Given material.
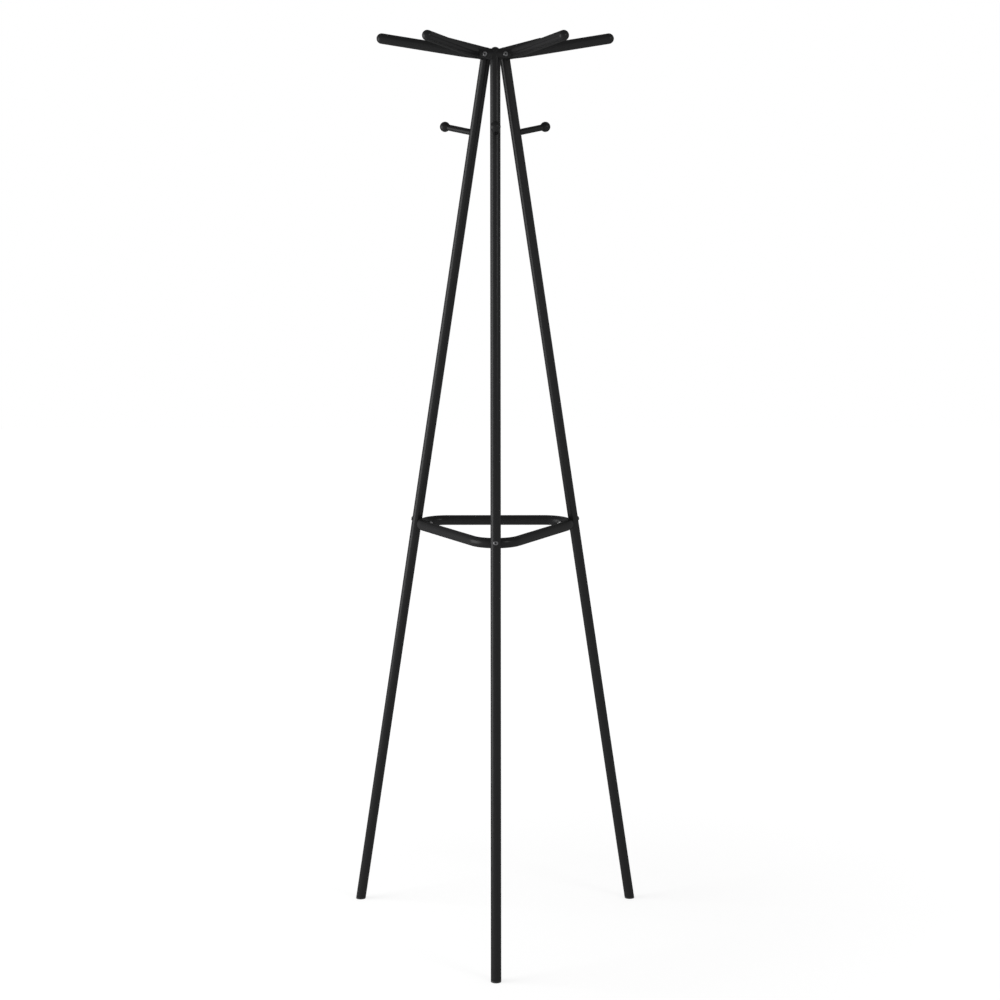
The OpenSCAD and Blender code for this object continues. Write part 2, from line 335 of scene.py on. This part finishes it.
def ringTree():
    tree, size = newTree("ringTube", {
        "Sharp Corner": "Float", "Bend Radius": "Float", "Tube Radius": "Float", "Wall": "Float",
        "Height": "Float", "Turn": "Float", "Bend Steps": "Int", "Sides": "Int", "Finish": "Material"})
    start = size["Geometry"]
    triangle = start.node("GeometryNodeCurvePrimitiveCircle", None,
                          {"Resolution": 3, "Radius": size["Sharp Corner"]})
    bent = start.node("GeometryNodeFilletCurve", {"mode": "POLY"},
                      {"Curve": triangle, "Count": size["Bend Steps"], "Radius": size["Bend Radius"]})
    lift = start.node("ShaderNodeCombineXYZ", None, {"Z": size["Height"]})
    twist = start.node("ShaderNodeCombineXYZ", None, {"Z": size["Turn"]})
    path = start.node("GeometryNodeTransform", None,
                      {"Geometry": bent, "Translation": lift, "Rotation": twist})
    outside = sweep(path, size["Tube Radius"], size["Sides"])
    bore = sweep(path, size["Tube Radius"] - size["Wall"], size["Sides"])
    bore = start.node("GeometryNodeFlipFaces", None, {"Mesh": bore})  # its wall looks inwards
    both = tree.nodes.new("GeometryNodeJoinGeometry")
    for part in (outside, bore):
        tree.links.new(part.socket, both.inputs[0])
    closeTree(tree, Wire(tree, both.outputs[0]), size["Finish"])
    return tree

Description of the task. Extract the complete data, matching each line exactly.

Problem solution.
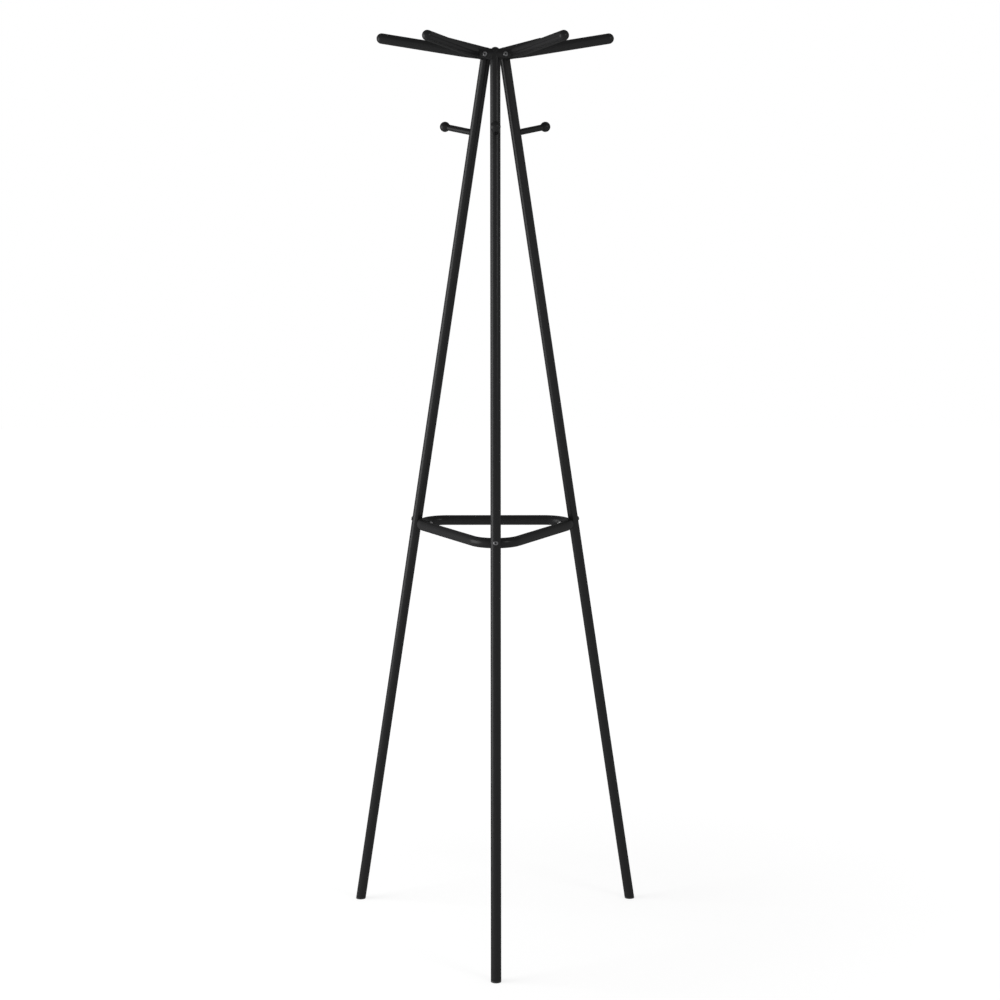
The OpenSCAD and Blender code for this object continues. Write part 2, from line 335 of scene.py on. This part finishes it.
def ringTree():
    tree, size = newTree("ringTube", {
        "Sharp Corner": "Float", "Bend Radius": "Float", "Tube Radius": "Float", "Wall": "Float",
        "Height": "Float", "Turn": "Float", "Bend Steps": "Int", "Sides": "Int", "Finish": "Material"})
    start = size["Geometry"]
    triangle = start.node("GeometryNodeCurvePrimitiveCircle", None,
                          {"Resolution": 3, "Radius": size["Sharp Corner"]})
    bent = start.node("GeometryNodeFilletCurve", {"mode": "POLY"},
                      {"Curve": triangle, "Count": size["Bend Steps"], "Radius": size["Bend Radius"]})
    lift = start.node("ShaderNodeCombineXYZ", None, {"Z": size["Height"]})
    twist = start.node("ShaderNodeCombineXYZ", None, {"Z": size["Turn"]})
    path = start.node("GeometryNodeTransform", None,
                      {"Geometry": bent, "Translation": lift, "Rotation": twist})
    outside = sweep(path, size["Tube Radius"], size["Sides"])
    bore = sweep(path, size["Tube Radius"] - size["Wall"], size["Sides"])
    bore = start.node("GeometryNodeFlipFaces", None, {"Mesh": bore})  # its wall looks inwards
    both = tree.nodes.new("GeometryNodeJoinGeometry")
    for part in (outside, bore):
        tree.links.new(part.socket, both.inputs[0])
    closeTree(tree, Wire(tree, both.outputs[0]), size["Finish"])
    return tree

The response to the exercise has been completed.